The problem:
Set down exactly the lines from the one with "of the plates" to the one with "points = [vertex.co", both included, and no line outside that range.

Data entries:
-----
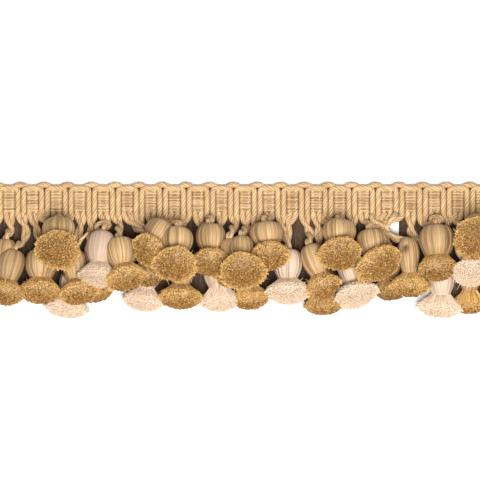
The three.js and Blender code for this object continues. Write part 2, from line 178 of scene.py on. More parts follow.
# The tassel that each pair of cords goes to, counted from the left end in half repeats
CARRIED = [
    "01", "01", "02", "03", "04", "05", "06", "06", "07", "08", "09", "11", "12", "13", "14",
    "15", "16", "15", "18", "18", "20", "21", "22", "23", "24", "25", "25", "27", "28", "30",
    "30", "31", "32", "36", "34", "32", "39", "38", "38", "39", "40", "41", "42", "43", "44",
]
# Places that a pair passes on its way there; each lies on the surface unless it has a height
PASSED = {
    2: [(-105.3, -14.0)], 3: [(-98.3, -14.8), (-99.9, -19.6, 2.6)], 4: [(-93.4, -14.8)],
    8: [(-73.8, -11.7)], 9: [(-69.3, -15.6)], 10: [(-61.9, -11.9)], 11: [(-56.7, -11.7)],
    12: [(-50.4, -11.7)], 13: [(-46.9, -11.3)], 14: [(-41.7, -11.0), (-40.2, -12.6)],
    15: [(-35.0, -11.4)], 17: [(-28.2, -11.7)], 18: [(-20.6, -11.2), (-19.2, -12.8)],
    21: [(-4.6, -11.7)], 22: [(0.3, -13.4)], 23: [(3.9, -12.4)], 25: [(16.6, -13.0), (17.4, -17.4)],
    26: [(19.2, -12.6)], 27: [(27.4, -11.7), (29.0, -16.2)], 28: [(32.6, -11.7)],
    29: [(35.8, -10.8)], 31: [(48.3, -11.7)], 32: [(54.2, -11.3)],
    33: [(58.3, -10.4), (63.2, -14.9), (67.6, -18.4, 6.5)], 34: [(61.8, -11.0)],
    35: [(66.0, -9.6), (61.5, -12.6)],
    36: [(74.4, -12.6), (75.3, -16.6)], 37: [(80.2, -12.4)], 39: [(91.0, -11.0)],
    40: [(95.0, -11.0)],
}
OVER = {33: 2.6, 35: 2.2}  # pairs that cross others, and how much higher they lie
# Tassels with painted shade over all their yarn, and the share of their light that is left
SHADED = {
    "34": 0.55, "28": 0.8, "03": 0.85, "08": 0.8, "09": 0.7, "12": 0.7, "21": 0.85, "38": 0.85,
}
DENTS = {"36": (71.2, -22.4, 1.4, 2.2)}  # hollows in a head's top: place, width and depth

# Loose dark strands laid under the cords and the heads as painted shade
SHADED_STRANDS = 1200
SHADED_HALF = 113  # how far they reach to each side
SHADED_Z, SHADED_RADIUS = 0.37, 0.27  # height of the lower layer, radius in the upper one
OPEN_GAP = (62.6, 69.2, -17.5)  # from x to x, they start only at this y
# Where they end: along the trim, and how far down
MAT_EDGE = [
    (-113, -43), (-70, -41.5), (-62.5, -38.5), (-58, -38), (-54, -41), (-49, -44), (8, -44),
    (27, -46), (34, -46), (56, -44), (61, -41), (83, -41), (91, -46.5), (113, -46),
]

# Lines and meshes


def unit(vectors):
    return vectors / np.maximum(np.linalg.norm(vectors, axis=-1, keepdims=True), 1e-9)


def direction(turn, rise):
    """The unit vector `turn` degrees to the right of -Y and `rise` degrees up."""
    turn, rise = math.radians(turn), math.radians(rise)
    level = math.cos(rise)
    return np.array([math.sin(turn) * level, -math.cos(turn) * level, math.sin(rise)])


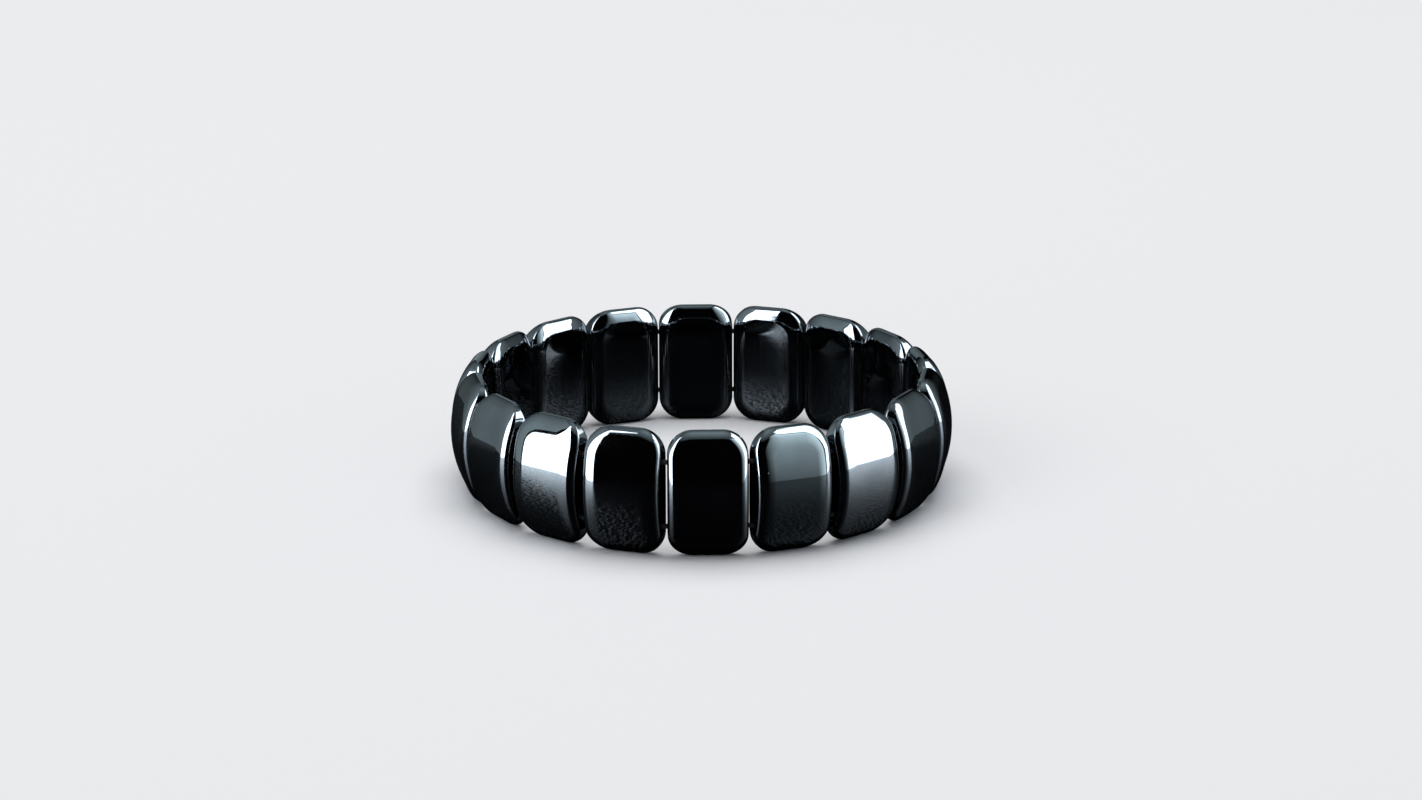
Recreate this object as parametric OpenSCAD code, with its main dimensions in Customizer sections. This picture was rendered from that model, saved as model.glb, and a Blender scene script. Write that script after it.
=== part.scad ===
// Stretch bracelet of polished hematite plates, side by side on two loops of elastic.
// It lies on its side: the ring's axis is Z, and every plate stands on its lower end at z = 0.
// Plate 01 faces the front, -Y, and the others follow round to the right.

/* [Ring] */
// Number of plates in the ring
plate_count = 18; // [16:1:18]
// Distance from the ring's axis to the middle of a plate
ring_r = 31.3; // [31.2:0.1:40]

/* [Plate] */
// Width of a plate, along the ring
plate_w = 10.4; // [9.4:0.1:10.4]
// Height of a plate, along the ring's axis
plate_h = 16.8; // [14:0.1:16.8]
// Thickness of a plate at its middle
plate_t = 4.7; // [4.7:0.1:5.1]
// Radius of the four corners, seen from the front
corner_r = 3.3; // [2.4:0.1:3.6]
// How much tighter the corners are where the outer face begins
outer_corner_loss = 2; // [1.6:0.1:2.2]
// How much tighter the corners are where the inner face begins
inner_corner_loss = 1; // [1:0.1:2]
// Radius of the arched outer face, which bends along the height
outer_arch_r = 16; // [16:0.5:60]
// Radius of the inner face, which is almost flat
inner_arch_r = 200; // [200:10:600]

/* [Elastic] */
// Diameter of the elastic cord
elastic_d = 0.7; // [0.5:0.1:0.7]
// Diameter of the two holes through each plate
hole_d = 1.4; // [1.4:0.1:1.6]
// Height between the two holes, centre to centre
hole_spacing = 8.6; // [6:0.2:9]

/* [Hidden] */
hematite = [0.24, 0.25, 0.27];
black = [0.05, 0.05, 0.06];

// Arcs that round the edges of the faces, each with the turn that it reaches, in degrees from
// the face to the side wall, and its radius
//  turn, radius
outer_edge = [
    [9, 8],
    [20, 1.2],
    [40, 1.6],
    [70, 1],
    [90, 0.3]
];
inner_edge = [
    [35, 3],
    [90, 0.6]
];

// Turns at which the facets of the edges meet
outer_turns = [0, 9, 20, 40, 70, 90];
inner_turns = [0, 18, 35, 60, 90];

// Facets of a corner, and of a long side between two corners
corner_steps = 5;
side_steps = 6;

pitch = 360 / plate_count;
half_w = plate_w / 2;
half_h = plate_h / 2;
half_t = plate_t / 2;
hole_z = hole_spacing / 2;

// How far an arc of radius r has dropped from its crown at height z
function arch_drop(r, z) = r - sqrt(r * r - z * z);

// The faces of a plate at height z from its middle, as radii from the ring's axis
function outer_face(z) = ring_r + half_t - arch_drop(outer_arch_r, z);
function inner_face(z) = ring_r - half_t + arch_drop(inner_arch_r, z);

// The holes run midway between the faces, and a round loop of elastic
// crosses their axis twice in each plate, so that it stays near the middle of the hole
hole_r = (outer_face(hole_z) + inner_face(hole_z)) / 2;
elastic_r = hole_r + half_w * half_w / (4 * hole_r);

// How far an edge has gone [across the plate, down its side] where it has turned this much
function edge_at(arcs, turn, k = 0, from = 0, at = [0, 0]) = let (
    to = min(turn, arcs[k][0]),
    next = at + arcs[k][1] * [sin(to) - sin(from), cos(from) - cos(to)]
) turn > arcs[k][0] ? edge_at(arcs, turn, k + 1, to, next) : next;

// A point [x, z] on the corner at the upper or lower right, turned by angle from level
function corner_point(inset, radius, angle) = [
    half_w - inset - radius + radius * cos(angle),
    sign(angle) * (half_h - inset - radius) + radius * sin(angle)
];

// The right side of the plate's outline, from its bottom edge to its top edge
function right_side(inset, radius) = let (straight = half_h - inset - radius) concat(
    [for (i = [corner_steps : -1 : 1]) corner_point(inset, radius, -90 * i / corner_steps)],
    [for (i = [0 : side_steps]) [half_w - inset, straight * (2 * i / side_steps - 1)]],
    [for (i = [1 : corner_steps]) corner_point(inset, radius, 90 * i / corner_steps)]
);

// The whole outline: up the right side and down the left
function outline(inset, radius) = let (right = right_side(inset, radius), last = len(right) - 1) concat(
    right,
    [for (i = [last : -1 : 0]) [-right[i].x, right[i].y]]
);

// The outline where an edge has turned this much, with its drop below the face
function edge_outline(arcs, corner_loss, turn) = let (
    whole = edge_at(arcs, 90).x,
    at = edge_at(arcs, turn),
    left = 1 - at.x / whole
) [outline(whole * left, corner_r - corner_loss * left), at.y];

function outer_loop(turn) = let (edge = edge_outline(outer_edge, outer_corner_loss, turn))
    [for (p = edge[0]) [p.x, edge[1] - outer_face(p.y), half_h + p.y]];
function inner_loop(turn) = let (edge = edge_outline(inner_edge, inner_corner_loss, turn))
    [for (p = edge[0]) [p.x, -edge[1] - inner_face(p.y), half_h + p.y]];

// One solid plate at the front of the ring, without its holes
module plate_blank() {
    loops = concat(
        [for (turn = outer_turns) outer_loop(turn)],
        [for (i = [len(inner_turns) - 1 : -1 : 0]) inner_loop(inner_turns[i])]
    );
    n = len(loops[0]);
    points = [for (loop = loops) each loop];
    bands = [
        for (k = [0 : len(loops) - 2], i = [0 : n - 1])
            let (a = k * n + i, b = k * n + (i + 1) % n)
                each [[a, b, b + n], [a, b + n, a + n]]
    ];
    outer_strips = [for (i = [0 : n / 2 - 2]) [i, n - 1 - i, n - 2 - i, i + 1]];
    back = (len(loops) - 1) * n;
    inner_strips = [for (i = [0 : n / 2 - 2]) [back + i, back + i + 1, back + n - 2 - i, back + n - 1 - i]];
    polyhedron(points, concat(bands, outer_strips, inner_strips), convexity = 2);
}

// A round hole through the plate from side to side, at height z above its middle
module string_hole(z) {
    translate([0, -hole_r, half_h + z])
        rotate([0, 90, 0])
            cylinder(d = hole_d, h = plate_w + 2, center = true, $fn = 48);
}

// Plate number i, counted from the front round to the right
module plate(i) {
    color(hematite)
        rotate([0, 0, pitch * (i - 1)])
            difference() {
                plate_blank();
                string_hole(hole_z);
                string_hole(-hole_z);
            }
}

// One closed loop of elastic at height z above the middle of the plates
module elastic(z) {
    color(black)
        translate([0, 0, half_h + z])
            rotate_extrude($fn = 144)
                translate([elastic_r, 0])
                    circle(d = elastic_d, $fn = 24);
}

module elastic_upper() {
    elastic(hole_z);
}

module elastic_lower() {
    elastic(-hole_z);
}

function plate_name(i) = str("plate_", i < 10 ? "0" : "", i);

for (i = [1 : plate_count])
    plate(i);
elastic_upper();
elastic_lower();
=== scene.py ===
"""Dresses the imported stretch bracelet: mirror-polished hematite plates on two loops of braided elastic.

Lengths are in metres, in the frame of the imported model: the ring's axis is Z, the floor is z = 0 and
plate 01 faces the front, -Y. It isn't turned, so its packed box gives a plate's width, height and faces.
"""
from math import atan2, cos, pi, radians, sin, sqrt

import bpy
from bpy.props import FloatProperty, FloatVectorProperty, IntProperty, PointerProperty
from mathutils import Matrix, Quaternion, Vector


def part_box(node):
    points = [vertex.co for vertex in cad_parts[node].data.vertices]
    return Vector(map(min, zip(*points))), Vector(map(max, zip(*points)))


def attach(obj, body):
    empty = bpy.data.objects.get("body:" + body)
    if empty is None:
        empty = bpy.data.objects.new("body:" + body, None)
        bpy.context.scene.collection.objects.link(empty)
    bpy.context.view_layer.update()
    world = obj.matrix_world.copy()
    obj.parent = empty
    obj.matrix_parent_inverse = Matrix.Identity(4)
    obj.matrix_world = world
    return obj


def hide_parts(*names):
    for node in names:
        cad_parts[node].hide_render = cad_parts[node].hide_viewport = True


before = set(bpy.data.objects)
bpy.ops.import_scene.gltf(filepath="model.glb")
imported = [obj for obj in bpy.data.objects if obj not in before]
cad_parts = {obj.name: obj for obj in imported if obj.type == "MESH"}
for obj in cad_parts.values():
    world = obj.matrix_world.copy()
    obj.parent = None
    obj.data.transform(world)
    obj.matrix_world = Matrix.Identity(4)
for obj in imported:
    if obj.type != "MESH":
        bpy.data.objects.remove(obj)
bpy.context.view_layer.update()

bl_info = {
    "name": "Hematite Stretch Bracelet",
    "version": (1, 0, 0),
    "blender": (4, 5, 0),
    "location": "View3D > Sidebar > Bracelet",
    "description": "Builds the polished plates, the braided elastic and a studio for them",
    "category": "Object",
}

MM = 0.001
PLATE_NODES = sorted(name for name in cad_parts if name.startswith("plate_"))
ELASTIC_NODES = sorted(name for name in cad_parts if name.startswith("elastic_"))
PLATE_LOW, PLATE_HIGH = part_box(PLATE_NODES[0])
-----
Finished answer:
// One closed loop of elastic at height z above the middle of the plates
module elastic(z) {
    color(black)
        translate([0, 0, half_h + z])
            rotate_extrude($fn = 144)
                translate([elastic_r, 0])
                    circle(d = elastic_d, $fn = 24);
}

module elastic_upper() {
    elastic(hole_z);
}

module elastic_lower() {
    elastic(-hole_z);
}

function plate_name(i) = str("plate_", i < 10 ? "0" : "", i);

for (i = [1 : plate_count])
    plate(i);
elastic_upper();
elastic_lower();
=== scene.py ===
"""Dresses the imported stretch bracelet: mirror-polished hematite plates on two loops of braided elastic.

Lengths are in metres, in the frame of the imported model: the ring's axis is Z, the floor is z = 0 and
plate 01 faces the front, -Y. It isn't turned, so its packed box gives a plate's width, height and faces.
"""
from math import atan2, cos, pi, radians, sin, sqrt

import bpy
from bpy.props import FloatProperty, FloatVectorProperty, IntProperty, PointerProperty
from mathutils import Matrix, Quaternion, Vector


def part_box(node):
    points = [vertex.co for vertex in cad_parts[node].data.vertices]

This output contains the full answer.